# SET EXERCISE
Select lines where the word "names" appears.

# RECORDED INFORMATION
┄┄┄┄┄┄
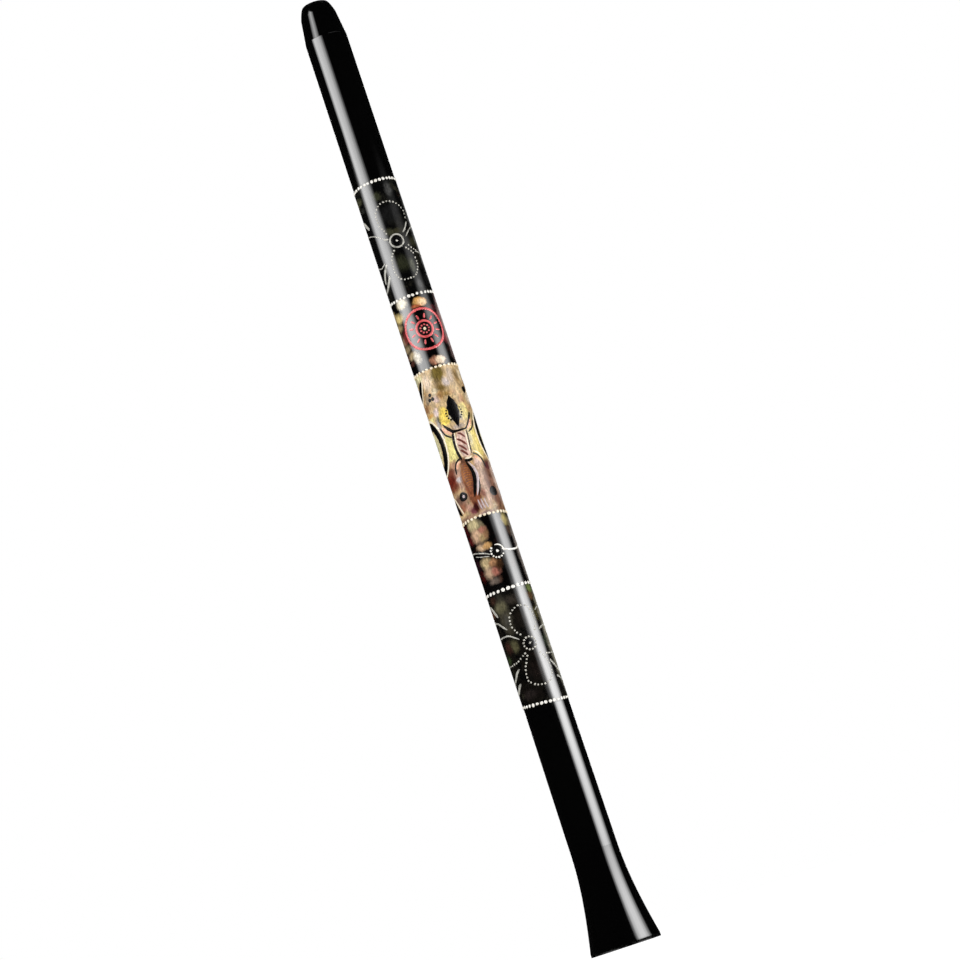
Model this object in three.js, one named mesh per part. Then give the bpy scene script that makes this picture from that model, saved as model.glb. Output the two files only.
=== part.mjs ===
// A synthetic didgeridoo: a slightly conical drone tube of gloss black plastic, with a rounded
// mouthpiece glued into its upper end, a flared bell glued into its lower end, and five bands of
// printed film between six rings of raised white paint dots.
//
// Units are millimetres. The tube stands on its bell: +Z runs up its axis towards the mouth, and
// the origin is the centre of the bell's flat rim.

import * as THREE from 'three';

// ---------------------------------------------------------------- driving dimensions

const LENGTH = 1295; // 51 inches, from the rim of the bell to the top of the lip
const SIDES = 48; // facets round every turned piece but the dotted rings
const CURVE_STEPS = 6; // straight steps along each curve of a profile

const WALL = 3; // plastic wall of the tube and the bell
const GLUE_GAP = 0.3; // end gap at each glued shoulder
const FIT_GAP = 0.15; // radial gap round each glued spigot
const SPIGOT_LENGTH = 30;
const SPIGOT_WALL = 2.5;

const MOUTH_JOINT_Z = 1244; // where the mouthpiece meets the tube
const MOUTH_JOINT_RADIUS = 28.3;
const NECK_Z = 318; // below here the tube widens faster
const NECK_RADIUS = 29.2;
const BELL_JOINT_Z = 126; // where the bell meets the tube, and its flare starts
const BELL_JOINT_RADIUS = 30.3;

const LIP_RADIUS = 16.5; // crown of the rounded lip
const LIP_HEIGHT = 16; // outer rounding of the lip
const LIP_INNER_HEIGHT = 5; // inner rounding of the lip
const LIP_SHOULDER_RADIUS = 23.9;
const LIP_CORNER_RADIUS = 19.3; // the corner that the outer rounding of the lip cuts
const MOUTH_BORE_RADIUS = 14; // a 28 mm mouth hole
const MOUTH_BORE_LENGTH = 14;

const FLARE_BEND_Z = 75; // the corner that the flare rounds
const FLARE_BEND_RADIUS = 30.6;
const RIM_RADIUS = 45.8;
const RIM_BAND_HEIGHT = 5; // upright band below the flare
const RIM_BEVEL = 0.5; // bevel on both edges of the flat rim

const FILM_GAP = 0.1; // adhesive under the film
const FILM_THICKNESS = 0.3;
const FILM_OVERHANG = 3; // film past the first and the last dotted ring
const FILM_BUTT_GAP = 0.4; // between two films, under a dotted ring

const RINGS = [
  { z: 1032, dots: 34 },
  { z: 874, dots: 31 },
  { z: 772, dots: 30 },
  { z: 569, dots: 30 },
  { z: 473, dots: 27 },
  { z: 322, dots: 33 },
]; // the dotted rings, from the top
const RING_GAP = 0.15;
const COLUMNS_PER_DOT = 3; // one column between two dots, and two across each dot
const DOT_FOOT_WIDTH = 3.8;
const DOT_TOP_WIDTH = 2.4;
const DOT_HEIGHT = 0.8;
const LINE_WIDTH = 1.4; // the thin painted line that joins the dots
const LINE_THICKNESS = 0.25;

// ---------------------------------------------------------------- materials

const plastic = (color, roughness) => new THREE.MeshStandardMaterial({ color, roughness, metalness: 0 });

const blackGloss = plastic(0x060607, 0.08);
const mouthGloss = plastic(0x070708, 0.12);
const flowerFilm = plastic(0x24231f, 0.2);
const amberFilm = plastic(0x4a3420, 0.2);
const motifFilm = plastic(0xc09a5c, 0.2);
const waveFilm = plastic(0x2a1c16, 0.2);
const whitePaint = plastic(0xf2efe6, 0.35);

// ---------------------------------------------------------------- radii as functions of height

function tubeRadius(z) {
  const { mapLinear } = THREE.MathUtils;
  if (z < NECK_Z) {
    return mapLinear(z, BELL_JOINT_Z, NECK_Z, BELL_JOINT_RADIUS, NECK_RADIUS);
  }
  return mapLinear(z, NECK_Z, MOUTH_JOINT_Z, NECK_RADIUS, MOUTH_JOINT_RADIUS);
}

const boreRadius = (z) => tubeRadius(z) - WALL;
const spigotRadius = (z) => boreRadius(z) - FIT_GAP;
const filmInnerRadius = (z) => tubeRadius(z) + FILM_GAP;
const filmOuterRadius = (z) => filmInnerRadius(z) + FILM_THICKNESS;

// ---------------------------------------------------------------- shared shapes

// Turns a closed profile, drawn as radius and height, about the Z axis.
function turned(profile, sides = SIDES) {
  profile.closePath();
  const points = profile.getPoints(CURVE_STEPS);
  points[points.length - 1].copy(points[0]);
  return new THREE.LatheGeometry(points, sides).rotateX(Math.PI / 2);
}

// A sleeve through rising heights, with its inner and outer radius as functions of height.
function sleeve(heights, inner, outer) {
  const profile = new THREE.Path();
  profile.moveTo(outer(heights[0]), heights[0]);
  heights.slice(1).forEach((z) => profile.lineTo(outer(z), z));
  heights.toReversed().forEach((z) => profile.lineTo(inner(z), z));
  return turned(profile);
}

// A level band round the tube that narrows from its foot to its top.
function band(z, footRadius, footWidth, topWidth, thickness, sides) {
  const topRadius = footRadius + thickness;
  const profile = new THREE.Path();
  profile.moveTo(footRadius, z - footWidth / 2);
  profile.lineTo(topRadius, z - topWidth / 2);
  profile.lineTo(topRadius, z + topWidth / 2);
  profile.lineTo(footRadius, z + footWidth / 2);
  return turned(profile, sides);
}

function named(name, geometry, material) {
  const mesh = new THREE.Mesh(geometry, material);
  mesh.name = name;
  return mesh;
}

// ---------------------------------------------------------------- the pieces

function bodyTube() {
  const heights = [BELL_JOINT_Z + GLUE_GAP, NECK_Z, MOUTH_JOINT_Z - GLUE_GAP];
  return sleeve(heights, boreRadius, tubeRadius);
}

// A blunt cone that narrows to a full round lip, with a spigot that is glued inside the tube.
function mouthpiece() {
  const spigotZ = MOUTH_JOINT_Z - SPIGOT_LENGTH;
  const spigotBore = spigotRadius(spigotZ) - SPIGOT_WALL;
  const innerLipZ = LENGTH - LIP_INNER_HEIGHT;
  const profile = new THREE.Path();
  profile.moveTo(MOUTH_JOINT_RADIUS, MOUTH_JOINT_Z);
  profile.lineTo(LIP_SHOULDER_RADIUS, LENGTH - LIP_HEIGHT);
  profile.quadraticCurveTo(LIP_CORNER_RADIUS, LENGTH, LIP_RADIUS, LENGTH);
  profile.quadraticCurveTo(MOUTH_BORE_RADIUS, LENGTH, MOUTH_BORE_RADIUS, innerLipZ);
  profile.lineTo(MOUTH_BORE_RADIUS, LENGTH - MOUTH_BORE_LENGTH);
  profile.lineTo(spigotBore, MOUTH_JOINT_Z);
  profile.lineTo(spigotBore, spigotZ);
  profile.lineTo(spigotRadius(spigotZ), spigotZ);
  profile.lineTo(spigotRadius(MOUTH_JOINT_Z), MOUTH_JOINT_Z);
  return turned(profile);
}

// A trumpet flare on a flat rim, with a spigot that is glued inside the tube.
function bell() {
  const spigotZ = BELL_JOINT_Z + SPIGOT_LENGTH;
  const spigotBore = spigotRadius(spigotZ) - SPIGOT_WALL;
  const innerRim = RIM_RADIUS - WALL;
  const innerThroat = BELL_JOINT_RADIUS - WALL;
  const profile = new THREE.Path();
  profile.moveTo(RIM_RADIUS - RIM_BEVEL, 0);
  profile.lineTo(RIM_RADIUS, RIM_BEVEL);
  profile.lineTo(RIM_RADIUS, RIM_BAND_HEIGHT);
  profile.quadraticCurveTo(FLARE_BEND_RADIUS, FLARE_BEND_Z, BELL_JOINT_RADIUS, BELL_JOINT_Z);
  profile.lineTo(spigotRadius(BELL_JOINT_Z), BELL_JOINT_Z);
  profile.lineTo(spigotRadius(spigotZ), spigotZ);
  profile.lineTo(spigotBore, spigotZ);
  profile.lineTo(spigotBore, BELL_JOINT_Z);
  profile.lineTo(innerThroat, BELL_JOINT_Z - WALL);
  profile.quadraticCurveTo(FLARE_BEND_RADIUS - WALL, FLARE_BEND_Z, innerRim, RIM_BAND_HEIGHT);
  profile.lineTo(innerRim, RIM_BEVEL);
  profile.lineTo(innerRim + RIM_BEVEL, 0);
  return turned(profile);
}

// The film between ring number i and the ring below it.
function film(i) {
  const isFirst = i === 0;
  const isLast = i === RINGS.length - 2;
  const top = RINGS[i].z + (isFirst ? FILM_OVERHANG : -FILM_BUTT_GAP / 2);
  const bottom = RINGS[i + 1].z + (isLast ? -FILM_OVERHANG : FILM_BUTT_GAP / 2);
  return sleeve([bottom, top], filmInnerRadius, filmOuterRadius);
}

// A row of blunt six-sided dots joined by a thin painted line, as one solid: a band as high as
// the dots, lowered to the line at every column that lies between two dots.
function dotRing({ z, dots }) {
  const columns = dots * COLUMNS_PER_DOT;
  const footRadius = filmOuterRadius(z) + RING_GAP;
  const ring = band(z, footRadius, DOT_FOOT_WIDTH, DOT_TOP_WIDTH, DOT_HEIGHT, columns);
  const line = band(z, footRadius, LINE_WIDTH, LINE_WIDTH, LINE_THICKNESS, columns);
  const ringPoints = ring.getAttribute('position');
  const linePoints = line.getAttribute('position');
  const pointsPerColumn = ringPoints.count / (columns + 1);
  for (let dot = 0; dot <= dots; dot++) {
    const first = dot * COLUMNS_PER_DOT * pointsPerColumn;
    for (let i = first; i < first + pointsPerColumn; i++) {
      ringPoints.copyAt(i, linePoints, i);
    }
  }
  ring.computeVertexNormals();
  return ring;
}

// ---------------------------------------------------------------- assembly

const FILMS = [
  ['film_upper_flowers', flowerFilm],
  ['film_amber_spots', amberFilm],
  ['film_central_motif', motifFilm],
  ['film_wave_line', waveFilm],
  ['film_lower_flowers', flowerFilm],
];

const didgeridoo = new THREE.Group();
didgeridoo.name = 'didgeridoo';
didgeridoo.add(named('body_tube', bodyTube(), blackGloss));
didgeridoo.add(named('mouthpiece', mouthpiece(), mouthGloss));
didgeridoo.add(named('bell', bell(), blackGloss));
FILMS.forEach(([name, material], i) => didgeridoo.add(named(name, film(i), material)));
RINGS.forEach((ring, i) => didgeridoo.add(named(`dot_ring_${i + 1}`, dotRing(ring), whitePaint)));

export default didgeridoo;
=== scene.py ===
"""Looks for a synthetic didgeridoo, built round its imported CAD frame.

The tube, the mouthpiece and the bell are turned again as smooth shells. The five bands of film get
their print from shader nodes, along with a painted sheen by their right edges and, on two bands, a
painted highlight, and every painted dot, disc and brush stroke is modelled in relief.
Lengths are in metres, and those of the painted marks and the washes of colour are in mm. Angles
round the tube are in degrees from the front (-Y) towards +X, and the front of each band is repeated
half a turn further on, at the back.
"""

import math
import random

import bmesh
import bpy
from mathutils import Matrix, Vector


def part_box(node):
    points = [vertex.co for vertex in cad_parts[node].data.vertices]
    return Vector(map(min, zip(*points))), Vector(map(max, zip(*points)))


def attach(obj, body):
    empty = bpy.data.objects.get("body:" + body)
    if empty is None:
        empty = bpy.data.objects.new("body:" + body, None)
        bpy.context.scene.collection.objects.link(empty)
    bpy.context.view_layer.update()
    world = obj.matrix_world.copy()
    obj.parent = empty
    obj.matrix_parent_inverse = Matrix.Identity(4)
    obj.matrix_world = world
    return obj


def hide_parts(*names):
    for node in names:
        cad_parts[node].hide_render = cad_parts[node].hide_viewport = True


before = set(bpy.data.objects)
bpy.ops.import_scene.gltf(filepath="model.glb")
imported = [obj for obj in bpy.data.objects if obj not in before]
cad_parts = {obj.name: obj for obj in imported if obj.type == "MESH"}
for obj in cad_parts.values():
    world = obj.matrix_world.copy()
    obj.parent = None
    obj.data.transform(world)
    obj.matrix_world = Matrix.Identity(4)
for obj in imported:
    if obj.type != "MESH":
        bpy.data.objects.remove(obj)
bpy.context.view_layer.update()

MM = 0.001
TURN = 2 * math.pi


# -------- sizes from the frame


def box_radius(node):
    low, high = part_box(node)
    return (high.x - low.x) / 2


def middle_height(node):
    low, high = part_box(node)
    return (high.z + low.z) / 2


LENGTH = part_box("mouthpiece")[1].z
BELL_JOINT_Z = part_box("body_tube")[0].z
MOUTH_JOINT_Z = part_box("body_tube")[1].z
BELL_JOINT_RADIUS = box_radius("body_tube")
MOUTH_JOINT_RADIUS = box_radius("mouthpiece")
RIM_RADIUS = box_radius("bell")
RING_NODES = ["dot_ring_%d" % number for number in range(1, 7)]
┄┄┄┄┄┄
# SOLUTION TO THE PROBLEM
def hide_parts(*names):
    for node in names:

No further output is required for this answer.